Violin Diptych is a work dating from 2020, the result of Adams turning his attention from a large orchestral work that he realized might not be heard for several years to “small, nimble pieces – not on commission, but out of an organic desire to directly connect with my closest collaborators.” Inspired by visual art diptychs both Medieval and modern, the work naturally invites comparison between two parts that complement and comment on each other. The first part, “Playing Changes,” is what the composer calls “a floating soliloquy” for violin alone. This movement itself is a kind of diptych: it is filled with musical acknowledgments of its own historical roots in Bach’s solo violin works, while its expressive language is firmly fixed in the present. The same proportions and harmonic character are used for the second movement, “Changes Move,” which also adds piano to the texture and complexity to the implied conversation with the past.

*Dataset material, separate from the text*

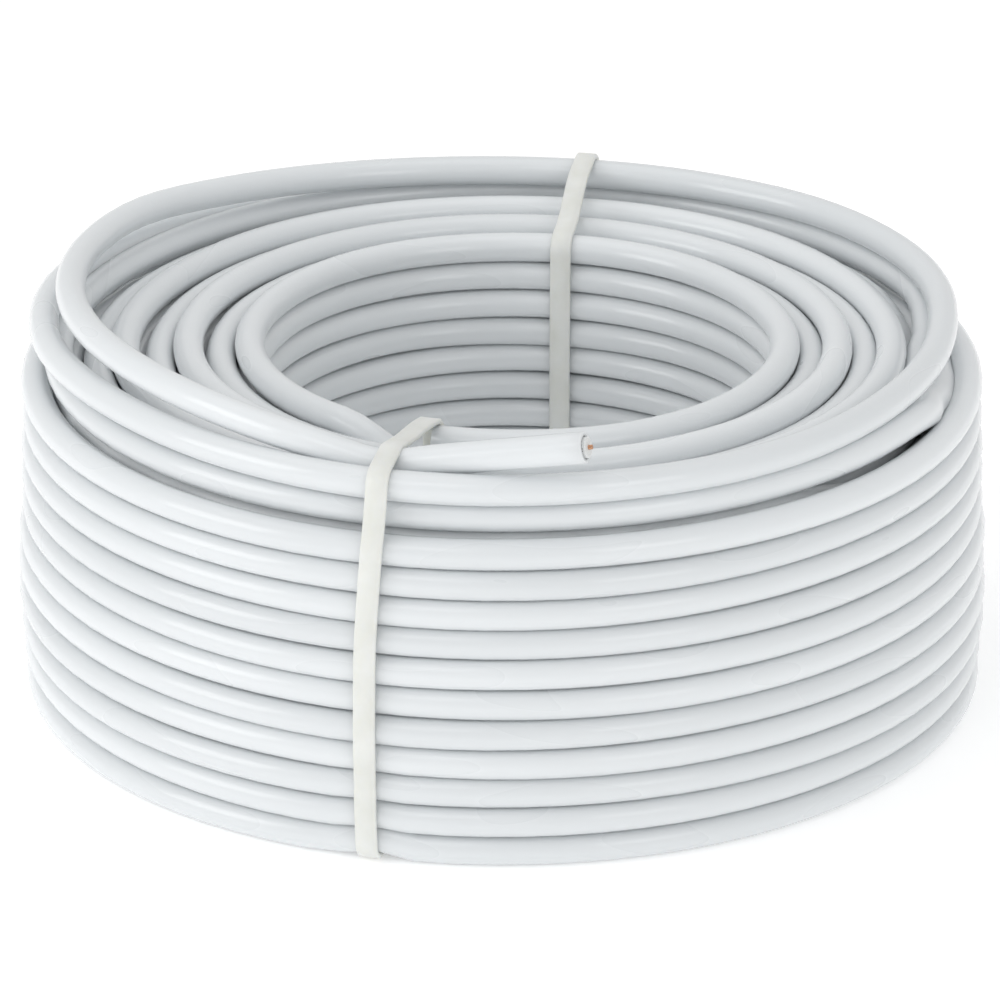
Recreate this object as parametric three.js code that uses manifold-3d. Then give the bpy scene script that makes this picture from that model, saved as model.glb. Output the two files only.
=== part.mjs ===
// Coil of coaxial cable standing on its end, held by two plastic cable ties.
// Millimetres, +Z up. The origin is on the floor, under the middle of the coil.
// Angles run round the coil in degrees from the front tie (-Y), towards +X.
import * as THREE from "three";
import { mergeVertices } from "three/addons/utils/BufferGeometryUtils.js";
import Module from "manifold-3d";

const wasm = await Module();
wasm.setup();

// Cable and winding
const cableDiameter = 6.8;
const layerPitch = 5.86;
const rowPitch = 6.92;
const layerCount = 8;
const turnsHigh = 12;
const boreDiameter = 119.6;
const clearance = 0.3;

// How the wound coil departs from a true ring
const leftSwellAngle = -68;
const leftSwellIn = 6.1;
const leftSwellOut = 1.2;
const leftSpread = 62;
const bellyOut = 1.6;
const bellyHeight = 26;
const bellySpread = 24;

// Cable ties
const frontTieAngle = 0;
const backTieAngle = 183;
const tieWidth = 4.8;
const tieThickness = 1.3;
const tieHeadSize = { across: 7.6, high: 6.6, deep: 4.8 };
const tieHeadHeight = 20;

// Cut end of the cable
const dielectricDiameter = 4.57;
const conductorDiameter = 1.02;
const dielectricProud = 0.7;
const conductorProud = 1.0;

// Mesh fineness
const ringSegments = 48;
const tubeSides = 10;
const tubeSteps = 80;

const cableRadius = cableDiameter / 2;
const firstRadius = boreDiameter / 2 + cableRadius;
const lastRadius = firstRadius + (layerCount - 1) * layerPitch;
const topTurnHeight = cableRadius + (turnsHigh - 1) * rowPitch;
const crestHalf = 0.18 * cableDiameter;
const crevice = 0.14 * cableDiameter;

const jacket = new THREE.MeshStandardMaterial({ color: 0xdfe2e4, roughness: 0.32, metalness: 0 });
const nylon = new THREE.MeshStandardMaterial({ color: 0xe6e5dc, roughness: 0.45, metalness: 0 });
const foam = new THREE.MeshStandardMaterial({ color: 0xf2f2ee, roughness: 0.6, metalness: 0 });
const copper = new THREE.MeshStandardMaterial({ color: 0xb8764a, roughness: 0.3, metalness: 1 });

const part = new THREE.Group();

const smoothstep = (t) => {
  const s = Math.min(1, Math.max(0, t));
  return s * s * (3 - 2 * s);
};

// A bump that is 1 at one angle and fades to 0 over a spread, both in degrees.
const bump = (angle, middle, spread) => {
  const turn = THREE.MathUtils.euclideanModulo(angle - middle + 180, 360) - 180;
  return Math.exp(-((turn / spread) ** 2));
};

// The swollen left side, where the winding is looser.
const leftSide = (angle) => bump(angle, leftSwellAngle, leftSpread);

// Where a point of the turned section goes at one angle: the left side swells, and the outer wall
// stands out a little low down. Gives radius and height.
const settle = (radius, height, angle) => {
  const share = THREE.MathUtils.clamp((radius - firstRadius) / (lastRadius - firstRadius), 0, 1);
  const swell = leftSide(angle) * (leftSwellOut * share - leftSwellIn * (1 - share));
  const belly = bellyOut * share * Math.exp(-(((height - bellyHeight) / bellySpread) ** 2));
  return new THREE.Vector2(radius + swell + belly, height);
};

const closedSolid = (geometry) => {
  geometry.deleteAttribute("normal");
  geometry.deleteAttribute("uv");
  const merged = mergeVertices(geometry, 1e-3);
  return new wasm.Manifold(new wasm.Mesh({
    numProp: 3,
    vertProperties: new Float32Array(merged.attributes.position.array),
    triVerts: new Uint32Array(merged.index.array),
  }));
};

const geometryOf = (solid) => {
  const mesh = solid.getMesh();
  const geometry = new THREE.BufferGeometry();
  geometry.setAttribute("position", new THREE.BufferAttribute(new Float32Array(mesh.vertProperties), 3));
  geometry.setIndex(new THREE.BufferAttribute(new Uint32Array(mesh.triVerts), 1));
  geometry.computeVertexNormals();
  return geometry;
};

const addPiece = (name, geometry, material) => {
  const mesh = new THREE.Mesh(geometry, material);
  mesh.name = name;
  part.add(mesh);
};

const polar = (radius, height, angle) => {
  const turn = THREE.MathUtils.degToRad(angle);
  return [radius * Math.sin(turn), -radius * Math.cos(turn), height];
};

// Section of the wound cable, one crest for each turn that shows on its outline. Every second
// layer has one turn less, nested in its neighbours, and the outermost one too.
function windingSection() {
  const section = [];
  const turnHeight = (row) => cableRadius + row * rowPitch;
  const layerRadius = (layer) => firstRadius + layer * layerPitch;
  for (let row = 0; row < turnsHigh; row += 1) {
    const height = turnHeight(row);
    section.push(new THREE.Vector2(firstRadius - cableRadius, height - crestHalf));
    section.push(new THREE.Vector2(firstRadius - cableRadius, height + crestHalf));
    if (row < turnsHigh - 1) {
      section.push(new THREE.Vector2(firstRadius - crevice, height + rowPitch / 2));
    }
  }
  const ceiling = topTurnHeight + cableRadius;
  for (let layer = 0; layer < layerCount - 1; layer += 1) {
    const radius = layerRadius(layer);
    if (layer % 2 === 0) {
      section.push(new THREE.Vector2(radius - crestHalf, ceiling));
      section.push(new THREE.Vector2(radius + crestHalf, ceiling));
    } else {
      section.push(new THREE.Vector2(radius, ceiling - rowPitch / 2));
    }
  }
  const shoulder = layerRadius(layerCount - 2) + cableRadius;
  section.push(new THREE.Vector2(shoulder, topTurnHeight));
  const outerRows = turnsHigh - 1;
  section.push(new THREE.Vector2(shoulder, turnHeight(outerRows - 1) + cableRadius));
  for (let row = outerRows - 1; row >= 0; row -= 1) {
    const height = turnHeight(row);
    section.push(new THREE.Vector2(lastRadius + cableRadius, height + crestHalf));
    section.push(new THREE.Vector2(lastRadius + cableRadius, height - crestHalf));
    if (row > 0) {
      section.push(new THREE.Vector2(lastRadius + crevice, height - rowPitch / 2));
    }
  }
  for (let layer = layerCount - 1; layer >= 0; layer -= 1) {
    const radius = layerRadius(layer);
    if (layer % 2 === 0 || layer === layerCount - 1) {
      section.push(new THREE.Vector2(radius + crestHalf, 0));
      section.push(new THREE.Vector2(radius - crestHalf, 0));
    } else {
      section.push(new THREE.Vector2(radius, rowPitch / 2));
    }
  }
  section.push(section[0].clone());
  return section.reverse();
}

// The turned coil, swollen as it was wound, before the last turn and the ties.
function settledRing() {
  const lathe = new THREE.LatheGeometry(windingSection(), ringSegments);
  lathe.rotateX(Math.PI / 2);
  const position = lathe.attributes.position;
  const point = new THREE.Vector3();
  for (let i = 0; i < position.count; i += 1) {
    point.fromBufferAttribute(position, i);
    const angle = THREE.MathUtils.radToDeg(Math.atan2(point.x, -point.y));
    const moved = settle(Math.hypot(point.x, point.y), point.z, angle);
    position.setXYZ(i, ...polar(moved.x, moved.y, angle));
  }
  return closedSolid(lathe);
}

// Route of the last turn, which is a turn and a half long: from the cut end, over the coil's front,
// in an arch round its left side, round its top edge, and on the left once more under the arch,
// down to the outer layer behind. Each point has its angle, how far it lies inside the outer
// layer, and how far above the top turns, in cable diameters.
const lastTurnRoute = [
  [24.7, -0.43, 2.51],
  [19.1, 0.28, 2.15],
  [13.1, 0.84, 1.79],
  [6.7, 1.23, 1.42],
  [0.0, 1.43, 1.06],
  [-5.5, 1.33, 1.31],
  [-11.0, 1.15, 1.64],
  [-25.0, 1.16, 1.98],
  [-41.0, 1.16, 2.17],
  [-58.0, 1.1, 2.2],
  [-75.0, 1.0, 2.11],
  [-91.0, 0.85, 1.96],
  [-107.0, 0.68, 1.78],
  [-123.0, 0.85, 1.46],
  [-140.0, 1.0, 1.2],
  [-157.0, 1.18, 1.08],
  [-175.0, 1.25, 1.06],
  [-195.0, 1.05, 1.05],
  [-215.0, 0.75, 1.06],
  [-240.0, 0.7, 1.04],
  [-262.0, 0.92, 0.95],
  [-285.0, 0.88, 0.9],
  [-310.0, 0.52, 0.86],
  [-335.0, 0.4, 0.84],
  [-358.0, 0.36, 0.85],
  [-380.0, 0.52, 0.9],
  [-402.0, 0.52, 0.98],
  [-425.0, 0.2, 0.9],
  [-447.0, -0.04, 0.74],
  [-468.0, -0.06, 0.46],
  [-487.0, -0.04, 0.18],
  [-504.0, -0.03, -0.08],
  [-520.0, -0.02, -0.5],
  [-536.0, 0.0, -0.86],
];

function lastTurnCurve() {
  const points = lastTurnRoute.map(([angle, inset, rise]) =>
    new THREE.Vector3(...polar(lastRadius - inset * cableDiameter, topTurnHeight + rise * cableDiameter, angle)));
  return new THREE.CatmullRomCurve3(points, false, "centripetal");
}

function circlePoints(radius, sides) {
  return Array.from({ length: sides }, (_, i) => {
    const turn = (2 * Math.PI * i) / sides;
    return new THREE.Vector2(radius * Math.cos(turn), radius * Math.sin(turn));
  });
}

function tube(curve, radius, steps) {
  const section = new THREE.Shape(circlePoints(radius, tubeSides));
  return new THREE.ExtrudeGeometry(section, { steps, extrudePath: curve, bevelEnabled: false });
}

// A straight round rod that starts at one point and runs along a direction.
function rod(start, direction, radius, length) {
  const end = start.clone().addScaledVector(direction, length);
  return tube(new THREE.LineCurve3(start, end), radius, 1);
}

// A block from the axis outwards, as wide as asked, that a tie's angle runs through.
function tieSlice(angle, width, height) {
  const block = new THREE.BoxGeometry(width, 2 * lastRadius, height);
  block.translate(0, -lastRadius, 0);
  block.rotateZ(THREE.MathUtils.degToRad(angle));
  return closedSolid(block);
}

// Corners of the cable where a tie goes round it, as radius and height. What lies lower than the
// tie's top face under the coil is raised to it.
function wrappedPoints(angle, cable) {
  const lowest = tieThickness + clearance;
  const turn = THREE.MathUtils.degToRad(angle);
  const { vertProperties } = cable.intersect(tieSlice(angle, tieHeadSize.across, 4 * topTurnHeight)).getMesh();
  const points = [];
  for (let i = 0; i < vertProperties.length; i += 3) {
    const radius = vertProperties[i] * Math.sin(turn) - vertProperties[i + 1] * Math.cos(turn);
    points.push(new THREE.Vector2(radius, Math.max(lowest, vertProperties[i + 2])));
  }
  return points;
}

// The taut loop round a set of points: their convex hull, anticlockwise.
function convexHull(points) {
  const sorted = [...points].sort((a, b) => a.x - b.x || a.y - b.y);
  const chain = (list) => {
    const hull = [];
    for (const point of list) {
      while (hull.length > 1) {
        const [a, b] = hull.slice(-2);
        if ((b.x - a.x) * (point.y - a.y) - (b.y - a.y) * (point.x - a.x) > 1e-6) {
          break;
        }
        hull.pop();
      }
      hull.push(point);
    }
    return hull.slice(0, -1);
  };
  return [...chain(sorted), ...chain(sorted.reverse())];
}

// Leaves out the points of an outline that lie nearer than a step to the last one kept.
function thinned(points, step) {
  const kept = [];
  for (const point of points) {
    if (kept.length === 0 || point.distanceTo(kept[kept.length - 1]) > step) {
      kept.push(point);
    }
  }
  return kept;
}

// Moves each side of an anticlockwise outline outwards by one distance and joins them again.
function offsetOutline(points, distance) {
  const count = points.length;
  return points.map((point, i) => {
    const before = point.clone().sub(points[(i + count - 1) % count]).normalize();
    const after = points[(i + 1) % count].clone().sub(point).normalize();
    const normal = new THREE.Vector2(before.y + after.y, -before.x - after.x).normalize();
    const miter = distance / Math.max(0.5, normal.x * after.y - normal.y * after.x);
    return point.clone().addScaledVector(normal, miter);
  });
}

// A cable tie drawn round the coil's wall: the strap, with its head in the bore.
function tieSolid(angle, cable) {
  const wrapped = thinned(convexHull(wrappedPoints(angle, cable)), clearance);
  const inner = offsetOutline(wrapped, clearance);
  const band = new THREE.Shape(offsetOutline(wrapped, clearance + tieThickness));
  band.holes.push(new THREE.Path(inner));
  const strap = new THREE.ExtrudeGeometry(band, { depth: tieWidth, bevelEnabled: false });
  strap.translate(0, 0, -tieWidth / 2);
  strap.rotateX(Math.PI / 2);
  strap.rotateZ(THREE.MathUtils.degToRad(angle - 90));
  const boreSide = Math.min(...inner.map((point) => point.x));
  const head = new THREE.BoxGeometry(tieHeadSize.across, tieHeadSize.deep, tieHeadSize.high);
  head.translate(0, tieHeadSize.deep / 2 - boreSide, tieHeadHeight);
  head.rotateZ(THREE.MathUtils.degToRad(angle));
  return closedSolid(strap).add(closedSolid(head));
}

const lastTurnPath = lastTurnCurve();
const lastTurn = closedSolid(tube(lastTurnPath, cableRadius, tubeSteps));
const lastTurnSeat = closedSolid(tube(lastTurnPath, cableRadius + clearance, tubeSteps));
const ring = settledRing().subtract(lastTurnSeat);
const tieAngles = { tie_front: frontTieAngle, tie_back: backTieAngle };

let coil = ring;
for (const angle of Object.values(tieAngles)) {
  coil = coil.subtract(tieSlice(angle, tieWidth + 4 * clearance, 2 * (tieThickness + clearance)));
}
addPiece("cable_coil", geometryOf(coil), jacket);
addPiece("cable_last_turn", geometryOf(lastTurn), jacket);

const outwards = lastTurnPath.getTangentAt(0).negate();
const dielectricStart = lastTurnPath.getPointAt(0).addScaledVector(outwards, clearance);
addPiece("dielectric_end", rod(dielectricStart, outwards, dielectricDiameter / 2, dielectricProud), foam);
const conductorStart = dielectricStart.clone().addScaledVector(outwards, dielectricProud + clearance);
addPiece("conductor_end", rod(conductorStart, outwards, conductorDiameter / 2, conductorProud), copper);

const cable = ring.add(lastTurn);
for (const [name, angle] of Object.entries(tieAngles)) {
  addPiece(name, geometryOf(tieSolid(angle, cable)), nylon);
}

export default part;
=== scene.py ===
"""Dressed model of a coil of coaxial cable that stands on its end, for Blender 4.5.

Everything is in metres, in the part's own frame: +Z up, the origin on the floor under the middle
of the coil. Angles run round the coil in degrees from the front tie, which is at -Y, towards +X.
The shapes of the winding are first laid out in cable diameters, and scaled once at the end.
"""

import logging
import math
import random
from dataclasses import dataclass, field
from enum import Enum

import bmesh
import bpy
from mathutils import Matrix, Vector


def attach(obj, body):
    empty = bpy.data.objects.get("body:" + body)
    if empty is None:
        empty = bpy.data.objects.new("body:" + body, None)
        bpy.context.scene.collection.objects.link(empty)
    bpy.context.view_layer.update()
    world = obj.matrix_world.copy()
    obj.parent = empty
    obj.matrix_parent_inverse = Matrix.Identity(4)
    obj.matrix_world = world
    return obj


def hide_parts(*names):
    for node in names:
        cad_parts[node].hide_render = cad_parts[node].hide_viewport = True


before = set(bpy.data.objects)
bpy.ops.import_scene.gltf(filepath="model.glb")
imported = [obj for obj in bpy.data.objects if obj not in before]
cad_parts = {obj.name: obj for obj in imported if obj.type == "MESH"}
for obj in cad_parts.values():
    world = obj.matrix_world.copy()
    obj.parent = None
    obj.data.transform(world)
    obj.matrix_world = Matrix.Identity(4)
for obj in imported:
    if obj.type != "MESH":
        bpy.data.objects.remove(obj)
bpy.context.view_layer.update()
log = logging.getLogger("coil")

BODY = "root"
DIAMETER = 0.0068
Knot = tuple[float, float, float]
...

Adams’ Shade Studies, a work from 2014 for piano and electronics, sets the acoustic resonance of the piano in counterpoint with sine waves. Cryptically described by the composer as an exploration of musical “shade,” the work makes discreet use of its electronic materials to alter the perception of the piano tone. The subtlety of their deployment is as characteristic of Adams’ works as the electronics themselves, a point the San Diego Union-Tribune also emphasized, calling Shade Studies “a marvelously constructed meditation on a narrow dynamic field. Softly played notes accompanied by barely audible electronic samples forced our ears to find the spaces between the 'real' sound and the 'electronic' sound. It was magic.” Shade Studies was commissioned by Russ Irwin to be performed by pianist Sarah Cahill in celebration of Terry Riley’s 80th birthday.